Do I need to use agents, or is a chat assistant enough?

A chat assistant is plenty for most solo work. Agents help when you have repetitive, verifiable, multi-step tasks. Adopt them when you feel the pain, not because they're trendy.

Will AI replace solo developers?

Nothing about the current generation of tools removes the need for someone to decide what to build, judge whether it's correct, and take responsibility for shipping it. AI is shifting where your time goes, not eliminating the role. Treat sweeping "replacement" claims as speculation.

Are local models good enough to rely on?

For routine tasks — explanations, drafts, summaries, simple functions — many are genuinely useful now. For complex reasoning or large, intricate changes, hosted frontier models are still stronger. A hybrid setup is common and sensible.

Is the AI-plus-crypto trend worth jumping into?

Some projects are real infrastructure; many are speculative. Evaluate them the way you would any high-risk technology, and never treat earnings claims as guarantees. If you can't explain what problem it solves, that's your answer for now.

How do I keep client code private while using AI?

Prefer local models or tools with clear data-handling terms for sensitive work, confirm what your contracts require, and never paste secrets or credentials into hosted chat tools.

Conclusion

The headline for AI in 2026 isn't a single breakthrough model — it's that the tools have quietly become more capable, more standardized, and more practical for people building software on their own. Agents handle multi-step work, local models make private and low-cost inference realistic, larger context windows change how you prompt, and shared protocols make integrations reusable.
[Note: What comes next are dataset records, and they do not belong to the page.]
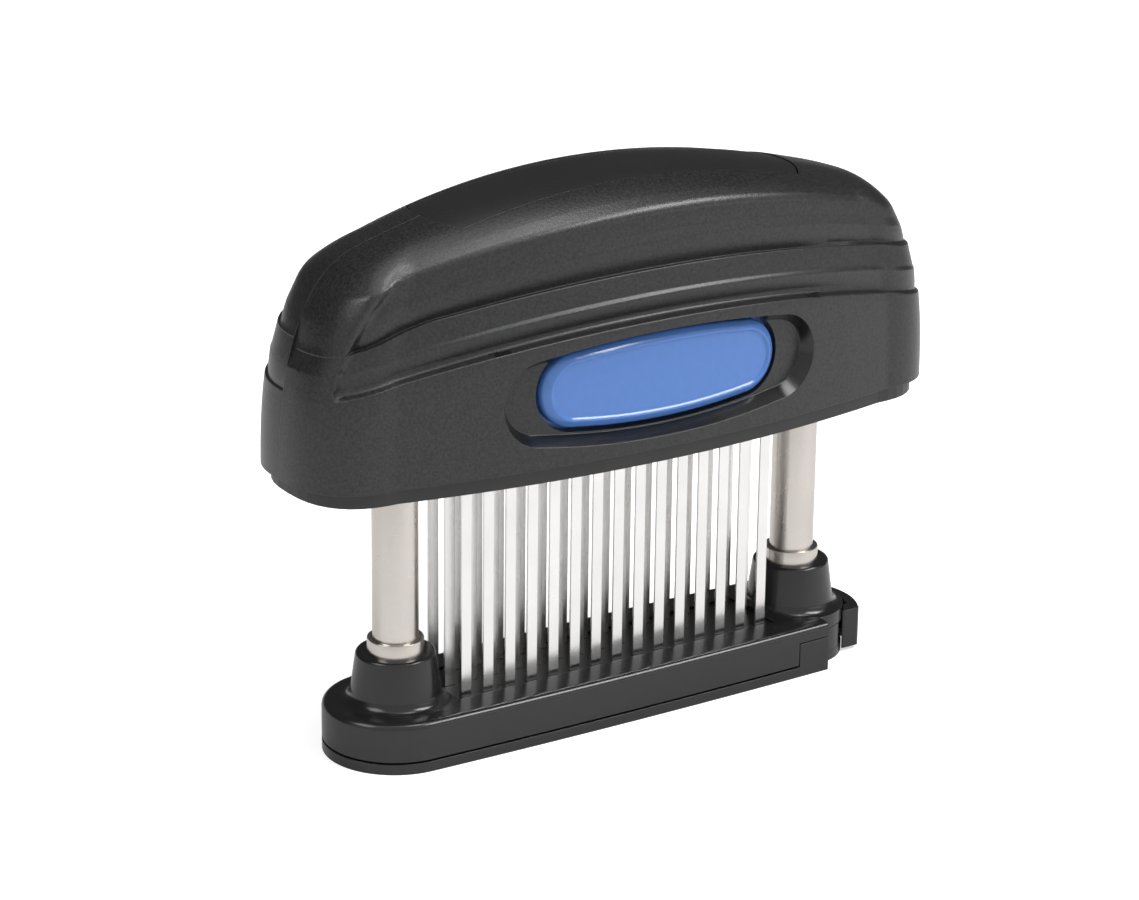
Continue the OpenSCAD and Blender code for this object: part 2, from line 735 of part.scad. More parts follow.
module blade_carrier() {
    color([0.16, 0.16, 0.17]) difference() {
        union() {
            translate([-window_x + 0.2, -window_y + 0.2, handle_z + 0.5])
                cube([2 * window_x - 0.4, 2 * window_y - 0.4, floor_t]);
            translate([-carrier_x, -carrier_y, carrier_z])
                cube([2 * carrier_x, 2 * carrier_y, carrier_top - carrier_z]);
        }
        blade_slots(seat_gap, 0, far);
        at_blades([-1, 0, 1])
            translate([-head_w / 2 - seat_gap, -blade_t / 2 - seat_gap, blade_top - head_drop - seat_gap])
                cube([head_w + 2 * seat_gap, blade_t + 2 * seat_gap, far]);
        // lightening pockets between the rows, open at the top
        for (r = [-0.5, 0.5]) translate([-window_x + 2, r * row_pitch - pocket_w / 2, carrier_z + 2])
            cube([2 * window_x - 4, pocket_w, far]);
        // guide holes of the button springs
        for (s = sides) for (x = [-bspring_x, bspring_x]) translate([x, s * carrier_y, bspring_z])
            rotate([90, 0, 0]) cylinder(r = bspring_r + bspring_wire + 0.2, h = 1.2, center = true);
    }
}

module carrier_lid() {
    color([0.16, 0.16, 0.17]) {
        translate([-carrier_x, -carrier_y, carrier_top])
            cube([2 * carrier_x, 2 * carrier_y, lid_t]);
        for (s = sides) for (x = [-catch_x, catch_x]) toward(s) translate([x - catch_w / 2, catch_y, lid_top - 0.1]) {
            cube([catch_w, catch_t, plate_z1 + 1.4 - lid_top]);
            translate([0, 0, plate_z1 + 0.3 - lid_top]) cube([catch_w, catch_len, 1.2]);
        }
    }
}

module toward(s) {
    if (s < 0) children(); else mirror([0, 1, 0]) children();
}

module blade() {
    rotate([90, 0, 0]) translate([0, 0, -blade_t / 2]) linear_extrude(blade_t)
        polygon([[-head_w / 2, blade_top], [-head_w / 2, blade_top - head_drop],
                 [-blade_w / 2, blade_top - head_drop], [-blade_w / 2, blade_bottom + blade_tip],
                 [blade_w / 2, blade_bottom], [blade_w / 2, blade_top - head_drop],
                 [head_w / 2, blade_top - head_drop], [head_w / 2, blade_top]]);
}

module blade_row(r) {
    color([0.86, 0.86, 0.86]) at_blades([r]) blade();
}

// ---------- buttons ----------

module release_button() {
    difference() {
        union() {
            intersection() {
                button_prism(button_half, button_h, -far / 4, -flange_in);
                translate([0, button_bow - button_face, 0]) cylinder(r = button_bow, h = far, $fn = 720);
            }
            button_prism(button_half + button_grow, button_h + button_grow, -pad_in + 0.05, -flange_in);
            // catch plate over the cartridge
            translate([-catch_x - 5, -flange_in - 0.1, plate_z0]) cube([2 * catch_x + 10, flange_in - 4.4, plate_z1 - plate_z0]);
        }
        // sunk face inside the rim
        difference() {
            button_prism(button_half - rim, button_h - rim, -far / 4, -flange_in - 3);
            translate([0, button_bow - button_face + rim_depth, 0])
                cylinder(r = button_bow, h = far, $fn = 720);
        }
        // windows: a press takes them clear of the lid's hooks
        for (x = [-catch_x, catch_x])
            translate([x - catch_w / 2 - 0.4, catch_y - slide_gap - button_travel, 0])
                cube([catch_w + 0.8, catch_len + 1, far]);
    }
}

module button_springs() {
    for (x = [-bspring_x, bspring_x])
        translate([x, 0, bspring_z]) rotate([90, 0, 0])
            coil(bspring_r, bspring_wire, carrier_y - 0.6 + seat_gap, flange_in - seat_gap, 4);
}

module release_button_front() {
    color([0.36, 0.50, 0.75]) release_button();
}

module release_button_rear() {
    color([0.36, 0.50, 0.75]) rotate([0, 0, 180]) release_button();
}

module button_springs_front() {
    color([0.7, 0.7, 0.72]) button_springs();
}

module button_springs_rear() {
    color([0.7, 0.7, 0.72]) rotate([0, 0, 180]) button_springs();
}

foot_body();
blade_guide();
bottom_plate();
latch_lever();
column(-1);  // column_left
column(1);  // column_right
collar(-1);  // collar_left
collar(1);  // collar_right
column_plug(-1);  // column_plug_left
column_plug(1);  // column_plug_right
column_screws();
stop_ring(-1);  // stop_ring_left
stop_ring(1);  // stop_ring_right
return_spring(-1);  // return_spring_left
return_spring(1);  // return_spring_right
handle_shell_front();
handle_shell_rear();
handle_floor();
floor_screws();
guide_bush(-1);  // guide_bush_left
guide_bush(1);  // guide_bush_right
spring_stud(-1);  // spring_stud_left
spring_stud(1);  // spring_stud_right
top_insert();
blade_carrier();
carrier_lid();
blade_row(-1);  // blade_row_front
blade_row(0);  // blade_row_middle
blade_row(1);  // blade_row_rear
release_button_front();
release_button_rear();
button_springs_front();
button_springs_rear();
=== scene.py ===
import math

import bpy
import numpy as np
from mathutils import Matrix, Vector


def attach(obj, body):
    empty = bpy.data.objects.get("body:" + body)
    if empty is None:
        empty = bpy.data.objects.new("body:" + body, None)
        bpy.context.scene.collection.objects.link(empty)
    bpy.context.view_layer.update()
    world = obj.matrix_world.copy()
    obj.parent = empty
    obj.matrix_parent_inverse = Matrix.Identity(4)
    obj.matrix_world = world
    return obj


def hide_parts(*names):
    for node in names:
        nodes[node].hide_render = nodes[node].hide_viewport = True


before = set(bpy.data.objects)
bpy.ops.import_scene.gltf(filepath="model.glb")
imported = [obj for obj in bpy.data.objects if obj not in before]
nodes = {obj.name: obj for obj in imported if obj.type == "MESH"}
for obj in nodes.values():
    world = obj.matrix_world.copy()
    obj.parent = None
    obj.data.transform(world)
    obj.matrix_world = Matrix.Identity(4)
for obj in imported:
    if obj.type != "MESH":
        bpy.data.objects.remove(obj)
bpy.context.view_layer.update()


# ---------------------------------------------------------------------------
# Studio: a camera a little above the tenderizer, seen from its left front, a
# white floor and horizon, a darker room behind, and four softbox lamps.
camera_distance, focal_px, photo_width_px, sensor_mm = 0.76, 3564.42, 1139.0, 36.0
view_azimuth, view_elevation, view_roll = (math.radians(a) for a in (-33.528, 19.452, 0.695))
aim = Vector((0.004764, 0.019462, 0.048182))
back = Vector((math.sin(view_azimuth) * math.cos(view_elevation),
               -math.cos(view_azimuth) * math.cos(view_elevation), math.sin(view_elevation)))
level = Vector((math.cos(view_azimuth), math.sin(view_azimuth), 0.0))
upright = back.cross(level)
right = math.cos(view_roll) * level + math.sin(view_roll) * upright
up = math.cos(view_roll) * upright - math.sin(view_roll) * level
camera_data = bpy.data.cameras.new("camera")
camera_data.sensor_width = sensor_mm
camera_data.lens = focal_px / photo_width_px * sensor_mm
camera_data.clip_start, camera_data.clip_end = 0.05, 20.0
camera = bpy.data.objects.new("camera", camera_data)
bpy.context.scene.collection.objects.link(camera)
stand = Matrix.Translation(aim + back * camera_distance)
camera.matrix_world = stand @ Matrix((right, up, back)).transposed().to_4x4()
bpy.context.scene.camera = camera
bpy.context.scene.view_settings.view_transform = "Standard"

world = bpy.data.worlds.new("studio")
bpy.context.scene.world = world
world.use_nodes = True
sky, join_sky = world.node_tree.nodes, world.node_tree.links.new
sky.clear()
sky_out = sky.new("ShaderNodeOutputWorld")
sky_place = sky.new("ShaderNodeTexCoord")
sky_axes = sky.new("ShaderNodeSeparateXYZ")
join_sky(sky_place.outputs["Generated"], sky_axes.inputs[0])
# Bright in front and to the left, dark behind, pale again overhead
sky_facing = sky.new("ShaderNodeVectorMath")
sky_facing.operation = "DOT_PRODUCT"
sky_facing.inputs[1].default_value = (-0.26, -0.966, 0.0)
join_sky(sky_place.outputs["Generated"], sky_facing.inputs[0])
sky_front = sky.new("ShaderNodeMapRange")
sky_front.interpolation_type = "SMOOTHSTEP"
sky_front.inputs["From Min"].default_value, sky_front.inputs["From Max"].default_value = -0.2, 0.3
sky_front.inputs["To Min"].default_value, sky_front.inputs["To Max"].default_value = 0.08, 0.78
join_sky(sky_facing.outputs["Value"], sky_front.inputs["Value"])
sky_high = sky.new("ShaderNodeMapRange")
sky_high.interpolation_type = "SMOOTHSTEP"
sky_high.inputs["From Min"].default_value, sky_high.inputs["From Max"].default_value = 0.85, 1.0
sky_high.inputs["To Min"].default_value, sky_high.inputs["To Max"].default_value = 0.0, 2.0
join_sky(sky_axes.outputs["Z"], sky_high.inputs["Value"])
sky_level = sky.new("ShaderNodeMath")
sky_level.operation = "MAXIMUM"
join_sky(sky_front.outputs["Result"], sky_level.inputs[0])
join_sky(sky_high.outputs["Result"], sky_level.inputs[1])
sky_soft = sky.new("ShaderNodeBackground")
join_sky(sky_level.outputs["Value"], sky_soft.inputs["Strength"])
sky_soft.inputs["Color"].default_value = (1.0, 1.0, 1.0, 1.0)
sky_white = sky.new("ShaderNodeBackground")
sky_white.inputs["Color"].default_value = (1.0, 1.0, 1.0, 1.0)
sky_path = sky.new("ShaderNodeLightPath")
sky_mix = sky.new("ShaderNodeMixShader")
join_sky(sky_path.outputs["Is Camera Ray"], sky_mix.inputs["Fac"])
join_sky(sky_soft.outputs[0], sky_mix.inputs[1])
join_sky(sky_white.outputs[0], sky_mix.inputs[2])
join_sky(sky_mix.outputs[0], sky_out.inputs["Surface"])


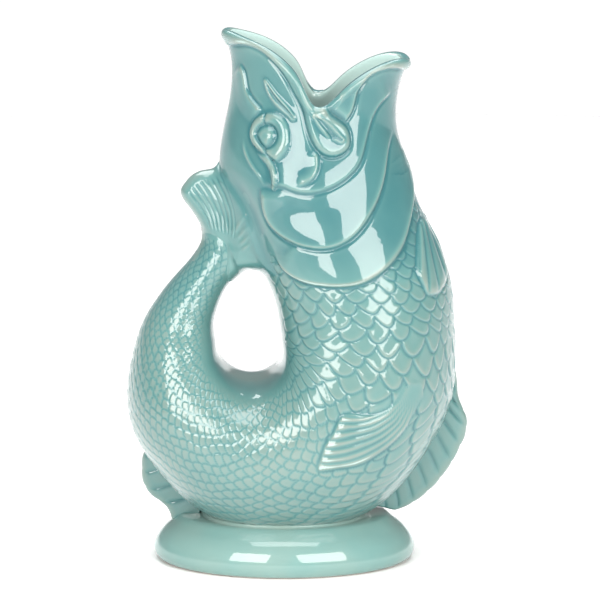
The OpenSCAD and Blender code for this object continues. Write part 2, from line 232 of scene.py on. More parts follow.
rim_rows = np.array(RIM_SHARES)
rim_angle = np.concatenate([-rim_rows[3:0:-1, 0], rim_rows[:, 0], 360 - rim_rows[-2:-5:-1, 0]])
rim_level = np.concatenate([rim_rows[3:0:-1, 1], rim_rows[:, 1], rim_rows[-2:-5:-1, 1]]) * JUG_H
rim_at = spline(rim_angle, rim_level[:, None])
column_share = np.minimum(np.arange(AROUND), AROUND - np.arange(AROUND)) / (AROUND / 2)
seam_angles, _ = even_angles(level_section(np.array(SEAM_Z)))
rim_z = rim_at(np.degrees(np.minimum(seam_angles, 2 * math.pi - seam_angles)))[:, 0]

# Rows of the outer surface: over the lip, down the head, through the belly, up the tail
LIP_PROFILE = [(-4.5, 0), (-4.5, 1.8), (-4.1, 3.5), (-3.0, 4.75), (-1.6, 5.15), (-0.3, 4.75),
               (0.45, 3.6), (0.5, 2.2), (0.2, 0.9), (0, 0)]
LIP_ROWS, HEAD_ROWS, BELLY_ROWS, TAIL_ROWS = 26, 165, 400, 150


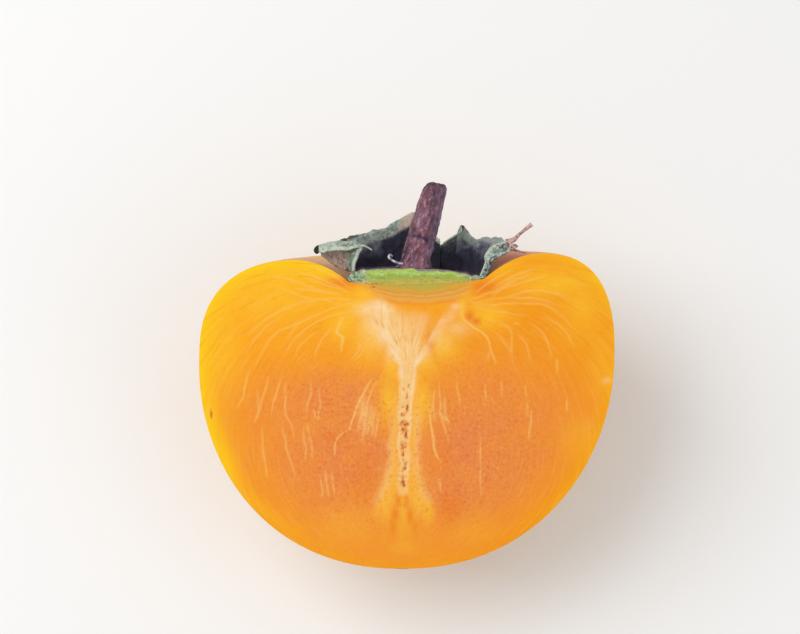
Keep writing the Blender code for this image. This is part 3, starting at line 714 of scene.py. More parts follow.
def disc_piece():
    """The disc's mesh: a dome over a dish, closed by a round rim, with crumbs and dents on its top."""
    share = np.linspace(0, 1, DISC_COLUMNS)
    radii = DISC_RIM_RADIUS * np.sin(share * np.pi / 2)
    edge = np.sqrt(np.clip(1 - (radii / DISC_RIM_RADIUS) ** 9, 0, 1))
    under = SEAT_AT - SEAT_DISH * (1 - (radii / SEAT_RADIUS) ** 2) - DISC_SUNK
    top = DISC_RIM_AT + (disc_top(radii) - DISC_RIM_AT) * edge
    bottom = DISC_RIM_AT + (under - DISC_RIM_AT) * edge
    turned, quads, outer_quads, cut, _ = cut_half(radii, top, bottom, DISC_ROWS, DISC_TURNS)
    radius = np.hypot(turned[:, 0], turned[:, 1])
    low, high = np.interp(radius, radii, bottom), np.interp(radius, radii, top)
    rise = (turned[:, 2] - low) / np.maximum(high - low, 0.2)
    crumbly = 0.07 + 0.3 * smooth_step((radius - 7.5) / 3.5)
    crumbs = 0.14 * soft_noise(turned, 1.5, 31) + crumbly * soft_noise(turned, (0.9, 2.0, 0.9), 32)
    turned[:, 2] += crumbs * smooth_step((turned[:, 2] - 54.0) / 0.8)
    points = settled(turned)
    points[cut, 1] = -DISC_PROUD + 0.04 * soft_noise(points[cut], 0.6, 33)
    return make_piece("calyx_pad", points, quads, {"rise": rise, "across": turned[:, 0]}, outer_quads)


def calyx_flesh():
    """The pad's cut flesh: moist, lime and olive green over gold, in thin layers with pale and dark
    streaks and a mauve rind along its top. The eye sees a streaky green band, crumbly and grey at its
    ends, that fades down into the orange flesh."""
    material, tree, shader = new_material("calyx_flesh")
    place = add(tree, "TexCoord", {}, "Object")
    rise = add(tree, "Attribute", {"attribute_name": "rise"}, "Fac")
    across = add(tree, "Attribute", {"attribute_name": "across"}, "Fac")
    level = add(tree, "Mapping", {"Scale": (0.4, 1, 1), "Vector": place})
    mottle = add(tree, "TexNoise", {"Scale": per(0.9), "Detail": 4, "Roughness": 0.65, "Vector": level})
    fleck = add(tree, "TexNoise", {"Scale": per(0.45), "Detail": 2, "Roughness": 0.7, "Vector": place})
    layered = add(tree, "Mapping", {"Scale": (0.22, 1, 1.1), "Vector": place})
    streak = add(tree, "TexNoise", {"Scale": per(0.5), "Detail": 3, "Roughness": 0.7, "Vector": layered})
    height = add(tree, "Math", {"operation": "MULTIPLY_ADD", 0: mottle, 1: 0.9, 2: -0.2})
    height = add(tree, "Math", {"operation": "ADD", 0: height, 1: rise})
    height = add(tree, "MapRange", {"From Min": 0.25, "From Max": 1.25, "Value": height})
    stops = [(0, "D2AC42"), (0.16, "C2AE46"), (0.36, "A9AC42")]
    stops += [(0.56, "93B040"), (0.76, "AECB52"), (1, "A9B070")]
    colour = add(tree, "ValToRGB", {"stops": stops, 0: height})
    ends = add(tree, "Math", {"operation": "ABSOLUTE", 0: across})
    stops = [(0.36, "2C3A3A"), (0.45, "6F8A78"), (0.56, "9DB39A"), (0.66, "DBE2D4")]
    crumbly = add(tree, "ValToRGB", {"stops": stops, 0: fleck})
    colour = painted(tree, colour, crumbly, ends, 8.2, 10.6, 0.8)
    flecked = add(tree, "Math", {"operation": "MULTIPLY_ADD", 0: fleck, 1: 0.4, 2: streak})
    colour = painted(tree, colour, "DCE8B8", flecked, 0.75, 0.88, 0.75, rise)
    colour = painted(tree, colour, "4E6238", flecked, 0.64, 0.5, 0.6)
    rind = add(tree, "Math", {"operation": "MULTIPLY_ADD", 0: mottle, 1: 0.35, 2: rise})
    colour = painted(tree, colour, "7A6A72", rind, 1.04, 1.12, 0.85)
    bump = add(tree, "Bump", {"Strength": 0.6, "Distance": 0.1 * MM, "Height": fleck})
    set_node(tree, shader, {"Base Color": colour, "Roughness": 0.5, "Normal": bump})
    return material


def calyx_rind_and_shade():
    """The pad's dry top and rim: matt, wrinkled and purple brown, with mauve crumbs. Its near-black
    patches are painted shade, which keeps the floor between the sepals dark."""
    material, tree, shader = new_material("calyx_rind_and_shade")
    place = add(tree, "TexCoord", {}, "Object")
    mottle = add(tree, "TexNoise", {"Scale": per(0.9), "Detail": 4, "Roughness": 0.65, "Vector": place})
    # Painted shade: the lowest, near-black stops stand for the shade between the sepals.
    stops = [(0.35, "1D1626"), (0.52, "3A2A3A"), (0.66, "6C5863"), (0.78, "93858C")]
    colour = add(tree, "ValToRGB", {"stops": stops, 0: mottle})
    bump = add(tree, "Bump", {"Strength": 0.7, "Distance": 0.2 * MM, "Height": mottle})
    set_node(tree, shader, {"Base Color": colour, "Roughness": 0.8, "Normal": bump})
    return material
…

For indie and solo developers, the opportunity is concrete: spend less time on boilerplate and more on the parts only you can do — deciding what to build, judging whether it's right, and standing behind what you ship. Adopt deliberately, keep a human in the loop, protect your secrets and your clients' code, and treat every income or hype claim with healthy skepticism. Do that, and the new wave of AI becomes a steady advantage rather than a distraction.